▶ _Set task_: Every entry needs to be reproduced exactly.
Begin Materials provided
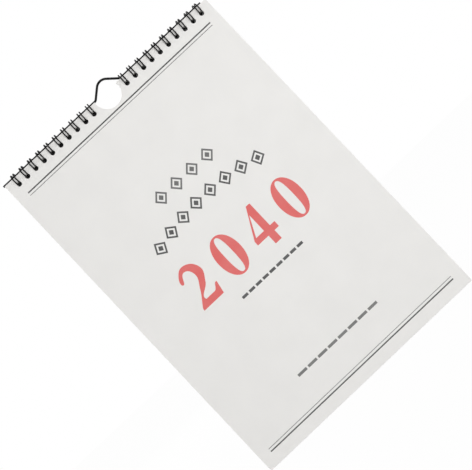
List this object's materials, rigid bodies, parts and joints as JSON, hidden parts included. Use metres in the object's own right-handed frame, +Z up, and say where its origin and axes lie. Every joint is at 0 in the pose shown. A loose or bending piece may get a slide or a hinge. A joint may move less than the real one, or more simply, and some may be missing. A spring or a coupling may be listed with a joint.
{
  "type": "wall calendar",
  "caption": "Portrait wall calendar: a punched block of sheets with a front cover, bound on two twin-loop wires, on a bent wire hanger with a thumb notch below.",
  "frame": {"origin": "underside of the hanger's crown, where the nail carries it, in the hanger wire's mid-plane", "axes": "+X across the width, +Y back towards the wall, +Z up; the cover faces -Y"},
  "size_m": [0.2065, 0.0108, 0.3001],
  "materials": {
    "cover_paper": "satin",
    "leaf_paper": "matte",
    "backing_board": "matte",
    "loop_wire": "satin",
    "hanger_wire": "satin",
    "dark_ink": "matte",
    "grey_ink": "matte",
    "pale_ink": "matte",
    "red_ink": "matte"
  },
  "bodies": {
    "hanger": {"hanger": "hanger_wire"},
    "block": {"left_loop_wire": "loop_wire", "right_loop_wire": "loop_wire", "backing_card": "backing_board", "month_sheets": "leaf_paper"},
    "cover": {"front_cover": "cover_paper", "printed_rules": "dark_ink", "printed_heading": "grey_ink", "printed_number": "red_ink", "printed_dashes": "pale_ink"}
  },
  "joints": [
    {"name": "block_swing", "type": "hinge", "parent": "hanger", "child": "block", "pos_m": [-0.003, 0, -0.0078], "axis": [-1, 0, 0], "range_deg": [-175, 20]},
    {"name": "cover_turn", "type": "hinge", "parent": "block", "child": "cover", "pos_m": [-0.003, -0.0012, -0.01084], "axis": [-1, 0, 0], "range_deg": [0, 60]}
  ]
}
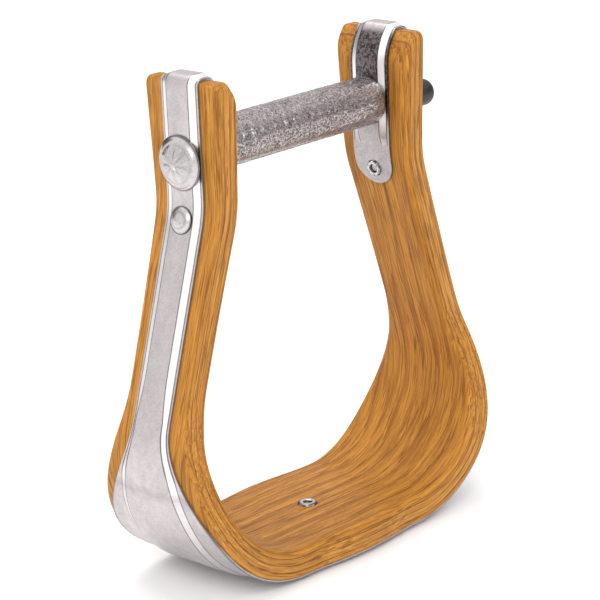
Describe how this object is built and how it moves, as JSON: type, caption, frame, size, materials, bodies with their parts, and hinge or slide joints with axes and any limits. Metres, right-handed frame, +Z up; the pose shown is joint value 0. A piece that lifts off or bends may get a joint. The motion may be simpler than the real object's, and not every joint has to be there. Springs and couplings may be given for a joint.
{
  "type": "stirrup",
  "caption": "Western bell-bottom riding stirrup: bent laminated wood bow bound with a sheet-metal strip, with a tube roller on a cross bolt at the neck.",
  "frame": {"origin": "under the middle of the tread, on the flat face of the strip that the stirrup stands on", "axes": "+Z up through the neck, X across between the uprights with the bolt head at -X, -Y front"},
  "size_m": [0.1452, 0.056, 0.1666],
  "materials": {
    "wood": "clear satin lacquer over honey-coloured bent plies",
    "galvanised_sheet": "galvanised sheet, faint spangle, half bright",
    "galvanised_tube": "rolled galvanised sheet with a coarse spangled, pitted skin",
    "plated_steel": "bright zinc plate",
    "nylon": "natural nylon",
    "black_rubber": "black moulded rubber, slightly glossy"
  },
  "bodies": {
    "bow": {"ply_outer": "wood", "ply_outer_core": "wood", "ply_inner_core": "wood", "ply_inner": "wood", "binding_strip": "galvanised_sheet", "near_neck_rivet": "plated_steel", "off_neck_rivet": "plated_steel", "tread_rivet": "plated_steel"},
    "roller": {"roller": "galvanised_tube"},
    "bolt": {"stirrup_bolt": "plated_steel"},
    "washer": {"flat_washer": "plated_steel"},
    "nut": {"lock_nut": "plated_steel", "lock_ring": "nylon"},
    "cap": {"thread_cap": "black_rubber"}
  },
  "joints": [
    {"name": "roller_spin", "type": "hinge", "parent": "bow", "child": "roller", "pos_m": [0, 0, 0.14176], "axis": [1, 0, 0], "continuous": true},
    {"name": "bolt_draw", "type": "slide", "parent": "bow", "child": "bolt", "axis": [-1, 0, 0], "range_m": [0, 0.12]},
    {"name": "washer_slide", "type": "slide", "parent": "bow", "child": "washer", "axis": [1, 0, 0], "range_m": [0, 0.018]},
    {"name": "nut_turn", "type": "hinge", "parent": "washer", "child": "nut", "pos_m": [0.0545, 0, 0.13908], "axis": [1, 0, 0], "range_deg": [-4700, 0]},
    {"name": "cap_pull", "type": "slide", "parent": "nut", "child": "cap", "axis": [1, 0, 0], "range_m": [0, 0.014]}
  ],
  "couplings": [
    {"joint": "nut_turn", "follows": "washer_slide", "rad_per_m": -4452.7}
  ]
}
End Materials provided
▶ _Problem solution_:
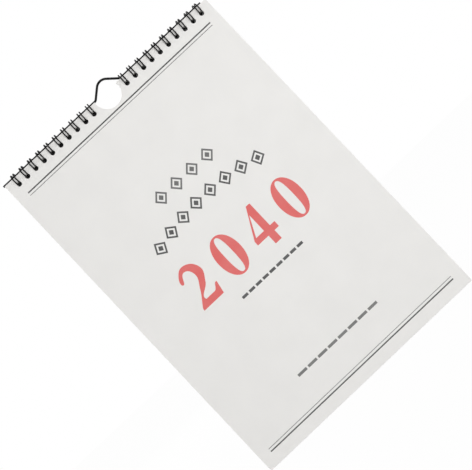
List this object's materials, rigid bodies, parts and joints as JSON, hidden parts included. Use metres in the object's own right-handed frame, +Z up, and say where its origin and axes lie. Every joint is at 0 in the pose shown. A loose or bending piece may get a slide or a hinge. A joint may move less than the real one, or more simply, and some may be missing. A spring or a coupling may be listed with a joint.
{
  "type": "wall calendar",
  "caption": "Portrait wall calendar: a punched block of sheets with a front cover, bound on two twin-loop wires, on a bent wire hanger with a thumb notch below.",
  "frame": {"origin": "underside of the hanger's crown, where the nail carries it, in the hanger wire's mid-plane", "axes": "+X across the width, +Y back towards the wall, +Z up; the cover faces -Y"},
  "size_m": [0.2065, 0.0108, 0.3001],
  "materials": {
    "cover_paper": "satin",
    "leaf_paper": "matte",
    "backing_board": "matte",
    "loop_wire": "satin",
    "hanger_wire": "satin",
    "dark_ink": "matte",
    "grey_ink": "matte",
    "pale_ink": "matte",
    "red_ink": "matte"
  },
  "bodies": {
    "hanger": {"hanger": "hanger_wire"},
    "block": {"left_loop_wire": "loop_wire", "right_loop_wire": "loop_wire", "backing_card": "backing_board", "month_sheets": "leaf_paper"},
    "cover": {"front_cover": "cover_paper", "printed_rules": "dark_ink", "printed_heading": "grey_ink", "printed_number": "red_ink", "printed_dashes": "pale_ink"}
  },
  "joints": [
    {"name": "block_swing", "type": "hinge", "parent": "hanger", "child": "block", "pos_m": [-0.003, 0, -0.0078], "axis": [-1, 0, 0], "range_deg": [-175, 20]},
    {"name": "cover_turn", "type": "hinge", "parent": "block", "child": "cover", "pos_m": [-0.003, -0.0012, -0.01084], "axis": [-1, 0, 0], "range_deg": [0, 60]}
  ]
}
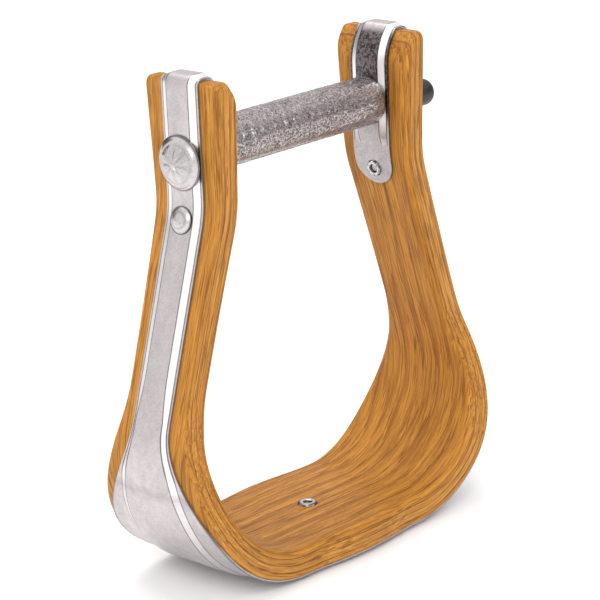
Describe how this object is built and how it moves, as JSON: type, caption, frame, size, materials, bodies with their parts, and hinge or slide joints with axes and any limits. Metres, right-handed frame, +Z up; the pose shown is joint value 0. A piece that lifts off or bends may get a joint. The motion may be simpler than the real object's, and not every joint has to be there. Springs and couplings may be given for a joint.
{
  "type": "stirrup",
  "caption": "Western bell-bottom riding stirrup: bent laminated wood bow bound with a sheet-metal strip, with a tube roller on a cross bolt at the neck.",
  "frame": {"origin": "under the middle of the tread, on the flat face of the strip that the stirrup stands on", "axes": "+Z up through the neck, X across between the uprights with the bolt head at -X, -Y front"},
  "size_m": [0.1452, 0.056, 0.1666],
  "materials": {
    "wood": "clear satin lacquer over honey-coloured bent plies",
    "galvanised_sheet": "galvanised sheet, faint spangle, half bright",
    "galvanised_tube": "rolled galvanised sheet with a coarse spangled, pitted skin",
    "plated_steel": "bright zinc plate",
    "nylon": "natural nylon",
    "black_rubber": "black moulded rubber, slightly glossy"
  },
  "bodies": {
    "bow": {"ply_outer": "wood", "ply_outer_core": "wood", "ply_inner_core": "wood", "ply_inner": "wood", "binding_strip": "galvanised_sheet", "near_neck_rivet": "plated_steel", "off_neck_rivet": "plated_steel", "tread_rivet": "plated_steel"},
    "roller": {"roller": "galvanised_tube"},
    "bolt": {"stirrup_bolt": "plated_steel"},
    "washer": {"flat_washer": "plated_steel"},
    "nut": {"lock_nut": "plated_steel", "lock_ring": "nylon"},
    "cap": {"thread_cap": "black_rubber"}
  },
  "joints": [
    {"name": "roller_spin", "type": "hinge", "parent": "bow", "child": "roller", "pos_m": [0, 0, 0.14176], "axis": [1, 0, 0], "continuous": true},
    {"name": "bolt_draw", "type": "slide", "parent": "bow", "child": "bolt", "axis": [-1, 0, 0], "range_m": [0, 0.12]},
    {"name": "washer_slide", "type": "slide", "parent": "bow", "child": "washer", "axis": [1, 0, 0], "range_m": [0, 0.018]},
    {"name": "nut_turn", "type": "hinge", "parent": "washer", "child": "nut", "pos_m": [0.0545, 0, 0.13908], "axis": [1, 0, 0], "range_deg": [-4700, 0]},
    {"name": "cap_pull", "type": "slide", "parent": "nut", "child": "cap", "axis": [1, 0, 0], "range_m": [0, 0.014]}
  ],
  "couplings": [
    {"joint": "nut_turn", "follows": "washer_slide", "rad_per_m": -4452.7}
  ]
}